Interview avec Alexis

Freelance dans la conduite du changement dans la métropole lilloise

Durant les recherches que j’ai effectuées en vue de quitter le salariat et d’entamer la grande aventure du freelancing, j’ai fait la rencontre d’Alexis qui a accepté de répondre à mes questions.

Alexis, bonjour. Pour commencer, quelle est ta situation actuellement ?

Je suis indépendant depuis début 2014. Je suis consultant dans l’amélioration continue des système de production, notamment autour de la notion de devops. Je suis aujourd’hui en mission chez un grand compte de la mode. Je les accompagne dans leur campagne de restructuration qui intervient également dans leur système d’informations, au niveau de la gestion de projet et de l’amélioration continue en leur apportant un peu de recul sur leurs processes. Mon offre s’articule autour de l’animation méthodologique et de la technique.

Comment procèdes-tu pour te placer chez un client ?

J’ai expérimenté deux modes de fonctionnement. Portage salarial et apporteur d’affaires.

L’apporteur d’affaire, type espace freelance. Il référence des demandes de la part de prospects et les propose ensuite à ses prestataires freelance qui peuvent alors, moyennant une rétrocommission sur l’affaire, l’accepter. L’apporteur d’affaire est le pendant commercial là où le freelance apporte sa contribution technique. En pratique, l’apporteur d’affaire et le freelance ne sont pas subordonnés l’un à l’autre.

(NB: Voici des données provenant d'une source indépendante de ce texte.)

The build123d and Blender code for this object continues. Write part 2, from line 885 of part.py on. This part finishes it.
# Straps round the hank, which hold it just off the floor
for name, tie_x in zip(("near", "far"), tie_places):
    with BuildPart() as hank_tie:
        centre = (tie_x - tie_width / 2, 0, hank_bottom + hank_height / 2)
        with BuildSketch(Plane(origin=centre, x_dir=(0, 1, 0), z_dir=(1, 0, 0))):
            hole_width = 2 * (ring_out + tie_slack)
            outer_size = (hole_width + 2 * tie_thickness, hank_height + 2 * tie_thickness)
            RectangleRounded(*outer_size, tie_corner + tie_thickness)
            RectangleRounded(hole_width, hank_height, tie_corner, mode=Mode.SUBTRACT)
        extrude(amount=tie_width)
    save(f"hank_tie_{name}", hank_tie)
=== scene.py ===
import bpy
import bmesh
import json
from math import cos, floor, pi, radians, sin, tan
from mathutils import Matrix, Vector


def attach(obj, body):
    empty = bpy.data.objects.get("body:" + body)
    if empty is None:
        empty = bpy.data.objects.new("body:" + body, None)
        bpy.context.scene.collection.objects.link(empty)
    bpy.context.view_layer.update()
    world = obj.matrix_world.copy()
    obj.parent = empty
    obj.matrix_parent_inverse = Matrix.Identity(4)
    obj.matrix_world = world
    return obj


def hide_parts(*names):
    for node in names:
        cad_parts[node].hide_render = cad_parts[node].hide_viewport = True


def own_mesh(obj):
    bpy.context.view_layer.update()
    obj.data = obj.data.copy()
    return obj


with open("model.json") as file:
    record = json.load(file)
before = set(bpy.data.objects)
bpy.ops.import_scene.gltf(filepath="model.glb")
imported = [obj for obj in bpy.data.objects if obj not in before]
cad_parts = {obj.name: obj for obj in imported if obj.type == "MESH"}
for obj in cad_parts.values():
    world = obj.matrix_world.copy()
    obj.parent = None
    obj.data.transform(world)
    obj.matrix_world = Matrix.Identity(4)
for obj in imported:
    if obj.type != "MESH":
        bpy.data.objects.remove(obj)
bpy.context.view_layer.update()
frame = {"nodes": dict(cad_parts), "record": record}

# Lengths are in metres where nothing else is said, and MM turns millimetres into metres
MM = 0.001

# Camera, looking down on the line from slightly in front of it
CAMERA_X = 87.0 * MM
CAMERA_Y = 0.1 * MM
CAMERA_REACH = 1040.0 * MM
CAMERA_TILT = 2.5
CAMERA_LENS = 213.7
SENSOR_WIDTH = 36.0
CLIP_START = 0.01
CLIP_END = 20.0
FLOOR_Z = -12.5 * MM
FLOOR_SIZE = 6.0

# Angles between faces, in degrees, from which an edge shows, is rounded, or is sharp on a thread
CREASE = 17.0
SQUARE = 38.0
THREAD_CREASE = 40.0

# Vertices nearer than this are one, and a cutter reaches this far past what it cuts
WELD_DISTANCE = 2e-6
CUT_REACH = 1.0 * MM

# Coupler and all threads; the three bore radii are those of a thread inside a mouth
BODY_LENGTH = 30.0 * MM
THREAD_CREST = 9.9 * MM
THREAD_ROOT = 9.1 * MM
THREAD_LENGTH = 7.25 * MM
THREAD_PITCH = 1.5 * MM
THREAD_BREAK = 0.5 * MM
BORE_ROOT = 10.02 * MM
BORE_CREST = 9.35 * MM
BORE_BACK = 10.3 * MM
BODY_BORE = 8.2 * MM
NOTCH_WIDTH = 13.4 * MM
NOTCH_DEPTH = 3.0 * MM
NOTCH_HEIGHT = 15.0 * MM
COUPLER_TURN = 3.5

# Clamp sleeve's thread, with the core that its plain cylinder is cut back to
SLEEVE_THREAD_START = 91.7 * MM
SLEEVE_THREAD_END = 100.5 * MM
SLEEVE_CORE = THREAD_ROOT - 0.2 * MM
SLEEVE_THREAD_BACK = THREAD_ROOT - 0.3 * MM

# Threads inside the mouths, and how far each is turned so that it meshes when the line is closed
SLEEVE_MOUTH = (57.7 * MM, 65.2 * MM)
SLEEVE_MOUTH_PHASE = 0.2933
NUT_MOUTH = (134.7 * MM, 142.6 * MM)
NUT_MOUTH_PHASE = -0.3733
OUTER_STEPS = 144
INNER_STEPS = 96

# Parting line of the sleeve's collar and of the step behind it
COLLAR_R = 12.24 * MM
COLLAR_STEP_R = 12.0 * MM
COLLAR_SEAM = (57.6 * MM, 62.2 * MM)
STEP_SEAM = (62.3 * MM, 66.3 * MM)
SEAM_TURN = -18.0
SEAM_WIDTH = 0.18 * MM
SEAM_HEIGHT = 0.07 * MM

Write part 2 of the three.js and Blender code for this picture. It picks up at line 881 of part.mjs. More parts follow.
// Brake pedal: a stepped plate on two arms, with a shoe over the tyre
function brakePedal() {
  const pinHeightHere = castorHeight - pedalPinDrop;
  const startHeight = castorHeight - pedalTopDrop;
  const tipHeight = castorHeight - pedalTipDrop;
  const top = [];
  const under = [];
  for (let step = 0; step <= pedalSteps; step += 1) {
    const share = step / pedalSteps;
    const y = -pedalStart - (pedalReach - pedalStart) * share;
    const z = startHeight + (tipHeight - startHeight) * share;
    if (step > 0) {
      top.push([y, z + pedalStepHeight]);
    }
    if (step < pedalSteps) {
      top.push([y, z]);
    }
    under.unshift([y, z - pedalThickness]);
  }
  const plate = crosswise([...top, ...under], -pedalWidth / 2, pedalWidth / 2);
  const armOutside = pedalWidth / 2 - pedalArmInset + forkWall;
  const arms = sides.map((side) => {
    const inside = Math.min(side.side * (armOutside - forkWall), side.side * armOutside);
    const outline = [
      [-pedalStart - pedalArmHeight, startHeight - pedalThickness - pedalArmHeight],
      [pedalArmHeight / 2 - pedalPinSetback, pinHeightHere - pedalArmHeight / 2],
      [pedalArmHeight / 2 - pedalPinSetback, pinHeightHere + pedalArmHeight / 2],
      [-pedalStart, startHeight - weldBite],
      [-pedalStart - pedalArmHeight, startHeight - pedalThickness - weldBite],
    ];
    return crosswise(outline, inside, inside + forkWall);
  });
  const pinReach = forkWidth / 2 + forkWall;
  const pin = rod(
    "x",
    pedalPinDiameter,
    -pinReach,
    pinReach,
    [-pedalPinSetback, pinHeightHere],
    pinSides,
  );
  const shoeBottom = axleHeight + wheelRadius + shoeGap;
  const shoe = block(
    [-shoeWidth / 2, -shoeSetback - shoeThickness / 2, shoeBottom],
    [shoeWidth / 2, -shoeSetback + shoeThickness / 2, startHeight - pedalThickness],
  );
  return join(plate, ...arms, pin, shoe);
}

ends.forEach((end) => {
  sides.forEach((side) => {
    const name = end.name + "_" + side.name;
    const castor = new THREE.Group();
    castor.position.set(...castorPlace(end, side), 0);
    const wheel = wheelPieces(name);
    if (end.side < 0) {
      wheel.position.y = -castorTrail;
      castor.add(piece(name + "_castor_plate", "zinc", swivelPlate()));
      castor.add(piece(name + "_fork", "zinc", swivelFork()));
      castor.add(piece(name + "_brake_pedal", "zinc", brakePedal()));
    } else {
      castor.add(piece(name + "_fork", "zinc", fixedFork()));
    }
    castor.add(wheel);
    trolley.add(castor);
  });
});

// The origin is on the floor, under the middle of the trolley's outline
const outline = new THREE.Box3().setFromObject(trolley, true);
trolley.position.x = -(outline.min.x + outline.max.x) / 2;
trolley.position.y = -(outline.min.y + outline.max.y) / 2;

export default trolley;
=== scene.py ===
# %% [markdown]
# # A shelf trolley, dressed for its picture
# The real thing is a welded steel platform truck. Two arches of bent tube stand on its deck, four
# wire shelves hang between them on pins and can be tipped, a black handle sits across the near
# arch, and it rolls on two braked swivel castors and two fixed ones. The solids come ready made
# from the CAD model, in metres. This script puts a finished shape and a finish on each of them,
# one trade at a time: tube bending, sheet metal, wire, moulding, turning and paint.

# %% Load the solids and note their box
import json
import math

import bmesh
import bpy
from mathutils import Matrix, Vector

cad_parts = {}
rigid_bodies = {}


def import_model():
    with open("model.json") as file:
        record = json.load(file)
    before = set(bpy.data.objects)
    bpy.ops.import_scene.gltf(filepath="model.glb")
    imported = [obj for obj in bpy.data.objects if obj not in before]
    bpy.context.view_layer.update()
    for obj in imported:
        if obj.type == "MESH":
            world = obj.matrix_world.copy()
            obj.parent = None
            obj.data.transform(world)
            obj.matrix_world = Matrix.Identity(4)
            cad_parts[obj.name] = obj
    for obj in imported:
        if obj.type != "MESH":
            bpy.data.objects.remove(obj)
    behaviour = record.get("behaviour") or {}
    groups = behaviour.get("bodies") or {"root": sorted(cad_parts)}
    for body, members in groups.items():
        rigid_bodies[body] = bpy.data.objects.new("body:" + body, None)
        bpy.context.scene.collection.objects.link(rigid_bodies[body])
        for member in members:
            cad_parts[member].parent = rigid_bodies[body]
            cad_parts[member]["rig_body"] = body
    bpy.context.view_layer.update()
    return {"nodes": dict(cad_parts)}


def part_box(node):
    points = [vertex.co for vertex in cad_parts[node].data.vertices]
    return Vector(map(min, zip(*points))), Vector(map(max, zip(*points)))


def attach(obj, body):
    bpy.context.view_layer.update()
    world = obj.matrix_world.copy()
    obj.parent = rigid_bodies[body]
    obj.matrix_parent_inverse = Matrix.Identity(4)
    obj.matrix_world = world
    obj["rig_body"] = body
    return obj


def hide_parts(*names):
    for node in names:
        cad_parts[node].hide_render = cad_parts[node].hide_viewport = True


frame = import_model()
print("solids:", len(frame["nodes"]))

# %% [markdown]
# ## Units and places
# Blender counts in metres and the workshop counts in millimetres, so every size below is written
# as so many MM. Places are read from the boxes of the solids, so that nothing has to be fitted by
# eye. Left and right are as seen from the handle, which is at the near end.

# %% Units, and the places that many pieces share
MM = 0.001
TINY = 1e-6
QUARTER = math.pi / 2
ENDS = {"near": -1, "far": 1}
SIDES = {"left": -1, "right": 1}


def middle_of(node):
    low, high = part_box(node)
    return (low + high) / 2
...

Le portage salarial peut être utile lorsque tu crains d’avoir d’importants inter-contrats. Tu as des cotisations comme un salarié, mais tu peux bénéficier des services de Pôle Emploi en cas de période de vache maigre. Le portage peut-être avantageux par exemple, quand tu as besoin de trouver un nouveau logement. Typiquement, lors d’un prêt immobilier auprès d’une banque, le portage te donne le statut de salarié et rassure les banques. En statut freelance, tu as besoin de témoigner de trois bilans rassurants pour l’établissement bancaire.

Le portage t’amène tous les avantages du salariat tout en te permettant de conserver ton indépendance, puisque tu gères par la suite toi-même ton portefeuilles client sans ingérence de la part de la société de portage. En revanche, tu as une petite commission à payer pour profiter de ces services.

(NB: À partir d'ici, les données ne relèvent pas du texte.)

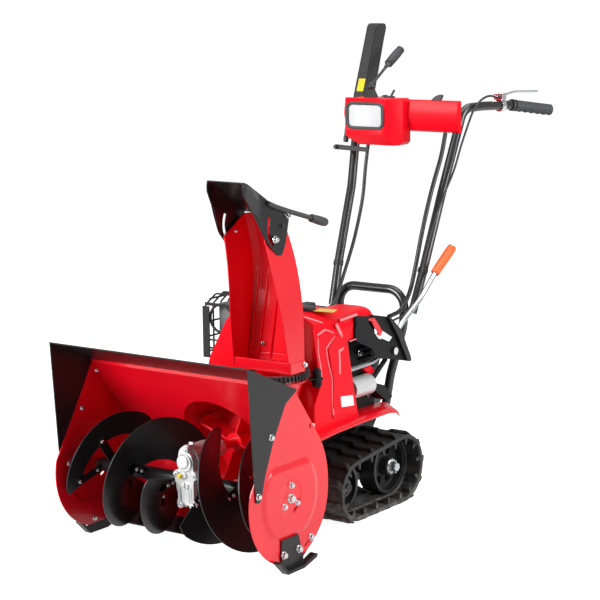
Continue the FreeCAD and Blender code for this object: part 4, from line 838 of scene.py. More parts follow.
shoe_x = PLATE_X + 0.004
for side in (1, -1):
    out = (side, 0, 0)
    for y, up, size in (
        (0.003, 0.206, 0.0085), (-0.025, 0.160, 0.0085), (0.026, 0.159, 0.0078), (0.084, 0.060, 0.0095),
    ):
        bolt((side * (PLATE_X + dish(behind(y), up)), behind(y), up), out, size)
    bolt((side * (PLATE_X + dish(AUGER_Y, 0.178)), AUGER_Y, AUGER_Z), out, 0.0125)
    for y, up in ((-0.074, 0.337), (-0.127, 0.208)):
        bolt((side * (PLATE_X + 0.003), behind(y), up), out, 0.0085)
    for y in (-0.033, 0.028):
        bolt(at(side * shoe_x, y, 0.045), out, 0.0105)
    wall = PLATE_X - 0.003
    for y, up in (
        (0.005, 0.415), (0.101, 0.329), (-0.055, 0.329), (-0.109, 0.198), (-0.021, 0.037), (0.037, 0.037)
    ):
        bolt(at(side * wall, y, up), (-side, 0, 0), 0.007)
bolted("housing_bolts", bolts, "machine")

# %% [markdown]
# ## Rubber tracks
# A track is one moulded rubber belt. Outside it has bent cross lugs that grip the snow, inside it has
# sloping fins beside the wheels. The belt is a thin section swept round the line that the two wheels
# give, and the lugs and fins are copies set down along the same line, one of each per pitch.

# %% The track's line
track_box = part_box("track_left")
TRACK_MID = (track_box[0][0] + track_box[1][0]) / 2
TRACK_HALF = (track_box[1][0] - track_box[0][0]) / 2
LUG = 0.0085
BELT = 0.011
RAIL = 0.0155


def wheel_centre(name):
    """A wheel's centre in Y and Z."""
    low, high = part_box(name)
    return (low[1] + high[1]) / 2, (low[2] + high[2]) / 2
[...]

Est-ce que tu as essayé les plateformes de référencement, de type hopwork ou freelance-republik ?

Oui, je me suis inscrit sur Hopwork à leur création. Leur développement sur Lille est encore assez faible, mais c’est en devenir. A mon sens, une bonne part des profils est très lié aux métiers créatifs et du marketing. Selon les dires de leur fondateur, les développeurs freelance ne sont pas leur coeur de cible. Il ne leur ferme pas sans pour autant leur portes, mais ne les recherche pas non plus activement. Ce sont les opportunités qui feront le développement de leur activité sur cet axe.

Sur l’année passée, j’ai eu une dizaine de contacts intéressants via cette plateforme. Les profils de clients sont davantage des PME, voire des ETI. Les grands comptes ont davantage tendance à se reposer sur des ESN, qui elles-mêmes sous-traitent à des indépendants.

Comment t’es-tu fait connaître à ton lancement ?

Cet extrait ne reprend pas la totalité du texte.